Executive director Judy Watson hugs Little Girl and Big Sister, two cougars she has raised since they were only days old, at ?Survival Outreach Sanctuary for wildlife in Spring Hill on Wednesday. The sanctuary is having a 20th birthday party for the two cougars this Saturday.

SPRING HILL

Judy Watson sat cross-legged on a bed of pine needles, two large cougars slowly edging closer to her side.

“Little Girl,” she cooed. “Little Girl! Come here!”

The cougar wasn’t interested. She stalked to the edge of her cage, pacing for food. Her sister, Big Sister, sauntered to Watson’s side, nuzzling her reddish fur into Watson’s face.

It was a cool and windy Wednesday afternoon at the Survival Outreach Sanctuary, the animal asylum Watson founded a decade ago on 10 acres of wilderness outside Shady Hills. Here she feeds and fawns over a dozen exotic cats, four wolfdogs, two pigs, a lemur, a tortoise and a slew of housecats and stray dogs.

The cougars often take center stage. On Saturday, the day they turn 20, Watson will for the first time open the sanctuary’s gate to the public. She has already planned their birthday party.

Cougars in the wild can live into their teens.
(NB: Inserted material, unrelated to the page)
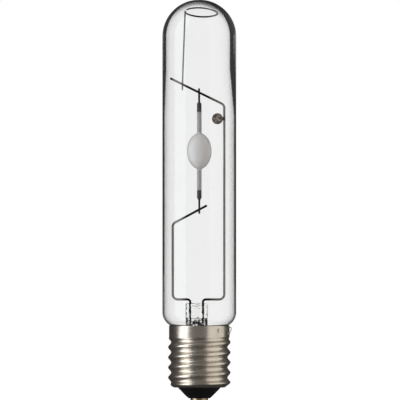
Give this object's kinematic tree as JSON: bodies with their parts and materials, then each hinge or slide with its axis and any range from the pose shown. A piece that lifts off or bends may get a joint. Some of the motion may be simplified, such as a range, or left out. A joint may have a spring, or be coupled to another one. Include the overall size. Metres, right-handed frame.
{
  "type": "metal halide lamp",
  "caption": "Clear tubular discharge lamp with a ceramic arc tube on a wire frame, a getter, a glass stem and a large screw cap with a centre contact.",
  "frame": {"origin": "centre of the bottom contact, at its lowest face", "axes": "+Z along the lamp's axis from the contact to the dome; the flat of the glass stem, the getter and the arms of the wire frame face -Y; the welded side lead is near +X"},
  "size_m": [0.0464, 0.0464, 0.253],
  "materials": {
    "clear_glass": "clear, polished",
    "alumina_ceramic": "translucent, satin",
    "sealing_frit": "dark, fused",
    "refractory_metal": "drawn wire",
    "nickel_wire": "drawn wire",
    "halide_salt": "crusted",
    "getter_powder": "pressed powder, matte",
    "copper_lead": "plain drawn",
    "plated_cap": "warm nickel plate, satin",
    "cement": "matte, baked",
    "black_glass": "opaque, glossy",
    "contact_brass": "plated",
    "solder": "tinned, dull"
  },
  "bodies": {
    "root": {"outer_bulb": "clear_glass", "stem": "clear_glass", "exhaust_tube": "clear_glass", "arc_tube": "alumina_ceramic", "upper_frit_seal": "sealing_frit", "lower_frit_seal": "sealing_frit", "upper_niobium_lead": "refractory_metal", "lower_niobium_lead": "refractory_metal", "upper_electrode": "refractory_metal", "lower_electrode": "refractory_metal", "left_seal_wire": "refractory_metal", "right_seal_wire": "refractory_metal", "halide_dose": "halide_salt", "long_frame_wire": "nickel_wire", "short_frame_wire": "nickel_wire", "dome_spring": "nickel_wire", "getter_tab": "nickel_wire", "getter_cup": "nickel_wire", "getter_pellet": "getter_powder", "centre_lead_wire": "copper_lead", "side_lead_wire": "copper_lead", "screw_shell": "plated_cap", "cap_cement": "cement", "cap_insulator": "black_glass", "centre_contact": "contact_brass", "contact_solder": "solder", "side_weld": "solder"}
  },
  "joints": []
}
In captivity they often live much longer, though rarely older than 20. In many ways, the cougars’ time is up.

Their ancestors, Watson said, were Florida panthers plucked from the Everglades for Lester Piper’s roadside zoo, the Everglades Wonder Gardens, in Bonita Springs. Their relatives were later sold to Savage Kingdom, an Ocala breeding facility, where on Jan. 8, 1991, the twin cougars were born. Watson held them a week later.
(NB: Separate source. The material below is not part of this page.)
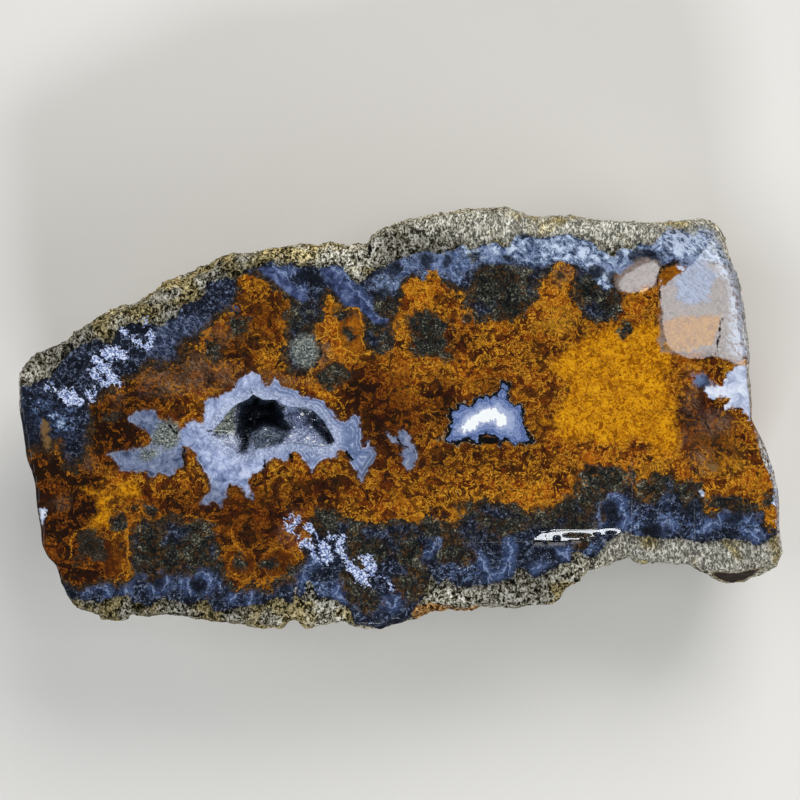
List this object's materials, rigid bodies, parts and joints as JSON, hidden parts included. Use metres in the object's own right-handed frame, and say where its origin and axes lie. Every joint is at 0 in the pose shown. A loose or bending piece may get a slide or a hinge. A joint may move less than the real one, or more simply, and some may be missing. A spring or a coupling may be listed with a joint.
{
  "type": "agate geode",
  "caption": "Rough block of vein agate, sawn flat across mossy inclusions and banded chalcedony, with a rind of host rock along both sides and a crystal-lined hollow open in the sawn face.",
  "frame": {"origin": "middle of the bounding box's underside, on the flat back that the stone lies on", "axes": "+X along the block, to the right of its sawn face; +Y towards the long rind edge at the face's top; +Z out of the sawn face"},
  "size_m": [0.169, 0.0936, 0.044],
  "materials": {
    "agate": "sawn and wet face, rough rind and broken ends",
    "quartz": "clear to milky crystal faces"
  },
  "bodies": {
    "root": {"agate_block": "agate", "quartz_crystal_crust": "quartz"}
  },
  "joints": []
}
Watson, 66, keeps a scrapbook of their first weeks together. In one photo she cradles the tiny cats on both sides of her big smile.

But raising them into adults was not always easy. She drove them in kennels between their care facility and her home in south Tampa every day for seven months, letting them swim in her pool. She had to teach them to not eat her shoes. Stubborn, unruly babies — she learned to out-stubborn them.

“When they were little, they would bite me with those sharp, pointy, needle-like teeth,” she said. “I would turn around and bite them just as fast as I could. It wasn’t long until I could say, ‘I’m gonna bite you,’ and they would back off.”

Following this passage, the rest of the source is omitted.